• **Work to do**:
Reproduce the listing below in its entirety. Change nothing.

• **Data extract**:
>> start

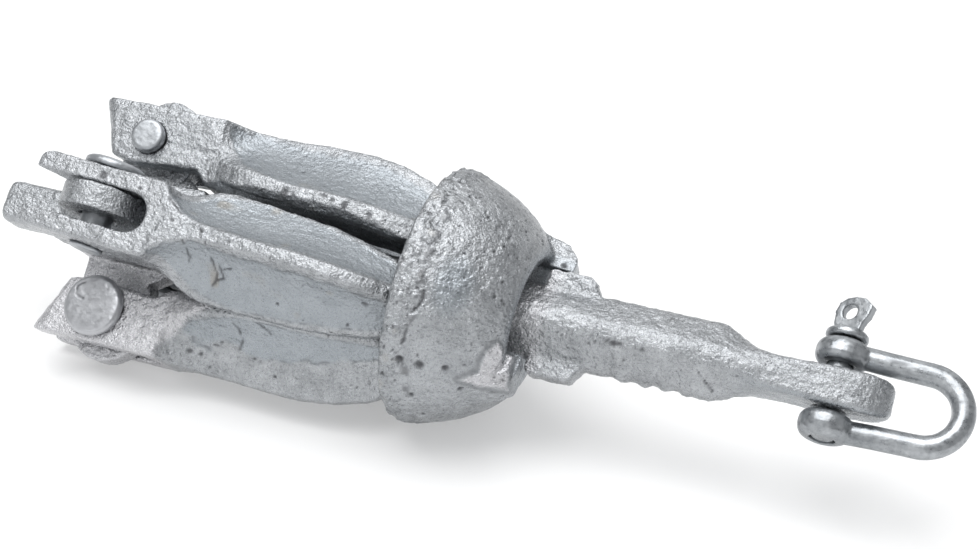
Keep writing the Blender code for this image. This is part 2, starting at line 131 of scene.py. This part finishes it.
# cracks: a line of places for at(), width
CRACKS = {
    "fluke_1": (
        (((76.0, 16.0, 30.0), (84.0, 15.5, 27.0)), 0.7),
    ),
    "fluke_2": (
        (((79.0, 40.0, 10.0), (81.0, 43.0, 5.5), (84.5, 44.0, 3.0), (88.0, 44.0, 1.0)), 0.9),
        (((91.0, 44.0, -7.5), (90.5, 38.0, -10.5), (91.5, 35.0, -12.5)), 0.7),
        (((99.0, 44.0, -7.0), (99.0, 38.0, -11.0), (101.0, 33.0, -14.0), (99.5, 29.0, -18.0)), 0.9),
        (((105.0, 38.0, -10.5), (102.0, 36.0, -12.5), (103.5, 32.0, -15.0), (100.5, 31.0, -16.0)), 0.8),
        (((104.0, 34.5, -13.0), (107.0, 35.5, -12.0)), 0.7),
        (((154.0, 32.0, -13.0), (155.5, 29.5, -15.0)), 0.9),
    ),
    "fluke_3": (
        (((103.0, 17.0, -24.5), (106.5, 15.0, -28.0), (107.5, 11.5, -31.5), (107.0, 8.5, -34.0)), 1.0),
        (((107.0, 8.5, -34.0), (102.0, 9.5, -34.0), (97.5, 9.0, -34.5)), 0.7),
        (((114.0, 17.5, -24.0), (116.0, 16.5, -26.0), (118.5, 15.0, -27.5)), 0.9),
        (((72.0, 17.0, -38.0), (79.0, 16.0, -36.0), (85.0, 15.5, -31.0)), 0.6),
    ),
    "rivet_3": (
        (((47.0, 17.1, -24.5), (44.8, 17.1, -26.5), (45.5, 17.1, -29.5), (48.0, 17.1, -30.5)), 0.8),
    ),
    "shank": (
        (((262.5, 9.6, -6.5), (264.0, 8.8, -8.2), (265.6, 6.8, -8.8), (267.5, 5.0, -10.7)), 0.75),
    ),
    "locking_collar": (
        (((175.2, 42.5, -6.0), (175.4, 41.8, -9.2), (173.4, 41.0, -13.5)), 0.8),
        (((172.6, 39.0, -18.0), (172.2, 37.8, -20.8), (171.2, 36.0, -23.5)), 0.9),
    ),
}
# the lower ear's front face: its outline along the shank and towards the upper fluke,
# a place for at() on its plane, and how the plane rises towards the front over both
EAR_FACE = (
    (188.8, -28.6), (194.3, -24.6), (196.3, -17.5), (198.6, -14.0), (203.4, -15.0), (203.4, -26.6),
    (195.0, -28.6),
)
EAR_PLACE = (189.0, 22.8, -28.4)
EAR_RISE = (-0.78, 0.66)
# a faint cast ring and a smooth patch on the collar
RING_PLACE = (192.4, 28.6, 21.4)
SMOOTH_PATCH = (184.0, 39.5, -2.0)
# share of painted light, a paler colour on pieces that the lamps leave too dark
PAINTED_LIGHT = {"fluke_3": 1.0, "fluke_2": 0.1, "rivet_3": 0.5}
# share of painted shade that darkens the smooth flanks, which catch too much light
PAINTED_FLANK_SHADE = {"fluke_1": 0.13, "fluke_2": 0.05}
# single pits: place for at(), radius
DIMPLES = {
    "fluke_1": (
        ((110.0, 19.2, 22.0), 1.6), ((113.0, 19.2, 21.6), 1.0), ((124.0, 18.8, 23.2), 1.7),
        ((127.5, 18.8, 22.6), 1.1), ((132.0, 18.5, 21.5), 1.5), ((141.0, 17.5, 21.0), 1.2),
    ),
    "fluke_2": (
        ((55.6, 44.3, 8.0), 2.0), ((82.0, 44.3, 5.0), 1.3), ((85.0, 44.3, -2.0), 1.0),
        ((96.0, 44.3, -3.5), 1.1), ((107.0, 44.4, -5.0), 1.3), ((116.0, 44.4, -6.0), 1.1),
    ),
    "fluke_3": (((88.6, 7.5, -38.1), 1.6), ((92.2, 6.3, -38.8), 1.3), ((140.0, 10.0, -33.0), 1.0)),
    "shank": (
        ((231.3, 12.5, -2.8), 1.2), ((233.4, 12.4, -3.5), 1.6), ((235.4, 12.2, -3.0), 1.1),
        ((243.0, 12.0, -4.0), 1.1), ((226.0, 13.0, -3.0), 1.3), ((254.0, 10.5, -7.0), 1.0),
    ),
    "locking_collar": (
        ((171.0, 32.5, -28.0), 1.8), ((177.5, 30.4, -28.0), 1.9), ((185.0, 27.0, -27.0), 1.8),
        ((174.0, 20.0, -37.0), 1.5), ((207.3, -2.2, 21.8), 1.6), ((189.0, 18.0, -31.0), 1.4),
        ((175.0, 33.0, 27.0), 1.6), ((181.0, 36.0, 19.0), 1.3), ((188.0, 33.0, 14.0), 1.4),
    ),
}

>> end

• **Result of this exercise**:
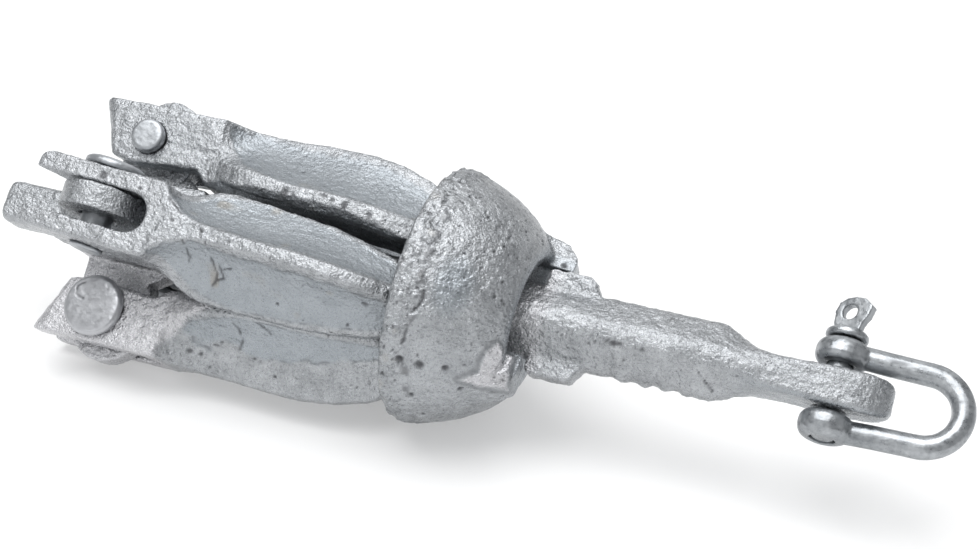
Keep writing the Blender code for this image. This is part 2, starting at line 131 of scene.py. This part finishes it.
# cracks: a line of places for at(), width
CRACKS = {
    "fluke_1": (
        (((76.0, 16.0, 30.0), (84.0, 15.5, 27.0)), 0.7),
    ),
    "fluke_2": (
        (((79.0, 40.0, 10.0), (81.0, 43.0, 5.5), (84.5, 44.0, 3.0), (88.0, 44.0, 1.0)), 0.9),
        (((91.0, 44.0, -7.5), (90.5, 38.0, -10.5), (91.5, 35.0, -12.5)), 0.7),
        (((99.0, 44.0, -7.0), (99.0, 38.0, -11.0), (101.0, 33.0, -14.0), (99.5, 29.0, -18.0)), 0.9),
        (((105.0, 38.0, -10.5), (102.0, 36.0, -12.5), (103.5, 32.0, -15.0), (100.5, 31.0, -16.0)), 0.8),
        (((104.0, 34.5, -13.0), (107.0, 35.5, -12.0)), 0.7),
        (((154.0, 32.0, -13.0), (155.5, 29.5, -15.0)), 0.9),
    ),
    "fluke_3": (
        (((103.0, 17.0, -24.5), (106.5, 15.0, -28.0), (107.5, 11.5, -31.5), (107.0, 8.5, -34.0)), 1.0),
        (((107.0, 8.5, -34.0), (102.0, 9.5, -34.0), (97.5, 9.0, -34.5)), 0.7),
        (((114.0, 17.5, -24.0), (116.0, 16.5, -26.0), (118.5, 15.0, -27.5)), 0.9),
        (((72.0, 17.0, -38.0), (79.0, 16.0, -36.0), (85.0, 15.5, -31.0)), 0.6),
    ),
    "rivet_3": (
        (((47.0, 17.1, -24.5), (44.8, 17.1, -26.5), (45.5, 17.1, -29.5), (48.0, 17.1, -30.5)), 0.8),
    ),
    "shank": (
        (((262.5, 9.6, -6.5), (264.0, 8.8, -8.2), (265.6, 6.8, -8.8), (267.5, 5.0, -10.7)), 0.75),
    ),
    "locking_collar": (
        (((175.2, 42.5, -6.0), (175.4, 41.8, -9.2), (173.4, 41.0, -13.5)), 0.8),
        (((172.6, 39.0, -18.0), (172.2, 37.8, -20.8), (171.2, 36.0, -23.5)), 0.9),
    ),
}
# the lower ear's front face: its outline along the shank and towards the upper fluke,
# a place for at() on its plane, and how the plane rises towards the front over both
EAR_FACE = (
    (188.8, -28.6), (194.3, -24.6), (196.3, -17.5), (198.6, -14.0), (203.4, -15.0), (203.4, -26.6),
    (195.0, -28.6),
)
EAR_PLACE = (189.0, 22.8, -28.4)
EAR_RISE = (-0.78, 0.66)
# a faint cast ring and a smooth patch on the collar
RING_PLACE = (192.4, 28.6, 21.4)
SMOOTH_PATCH = (184.0, 39.5, -2.0)
# share of painted light, a paler colour on pieces that the lamps leave too dark
PAINTED_LIGHT = {"fluke_3": 1.0, "fluke_2": 0.1, "rivet_3": 0.5}
# share of painted shade that darkens the smooth flanks, which catch too much light
PAINTED_FLANK_SHADE = {"fluke_1": 0.13, "fluke_2": 0.05}
# single pits: place for at(), radius
DIMPLES = {
    "fluke_1": (
        ((110.0, 19.2, 22.0), 1.6), ((113.0, 19.2, 21.6), 1.0), ((124.0, 18.8, 23.2), 1.7),
        ((127.5, 18.8, 22.6), 1.1), ((132.0, 18.5, 21.5), 1.5), ((141.0, 17.5, 21.0), 1.2),
    ),
    "fluke_2": (
        ((55.6, 44.3, 8.0), 2.0), ((82.0, 44.3, 5.0), 1.3), ((85.0, 44.3, -2.0), 1.0),
        ((96.0, 44.3, -3.5), 1.1), ((107.0, 44.4, -5.0), 1.3), ((116.0, 44.4, -6.0), 1.1),
    ),
    "fluke_3": (((88.6, 7.5, -38.1), 1.6), ((92.2, 6.3, -38.8), 1.3), ((140.0, 10.0, -33.0), 1.0)),
    "shank": (
        ((231.3, 12.5, -2.8), 1.2), ((233.4, 12.4, -3.5), 1.6), ((235.4, 12.2, -3.0), 1.1),
        ((243.0, 12.0, -4.0), 1.1), ((226.0, 13.0, -3.0), 1.3), ((254.0, 10.5, -7.0), 1.0),
    ),
    "locking_collar": (
        ((171.0, 32.5, -28.0), 1.8), ((177.5, 30.4, -28.0), 1.9), ((185.0, 27.0, -27.0), 1.8),
        ((174.0, 20.0, -37.0), 1.5), ((207.3, -2.2, 21.8), 1.6), ((189.0, 18.0, -31.0), 1.4),
        ((175.0, 33.0, 27.0), 1.6), ((181.0, 36.0, 19.0), 1.3), ((188.0, 33.0, 14.0), 1.4),
    ),
}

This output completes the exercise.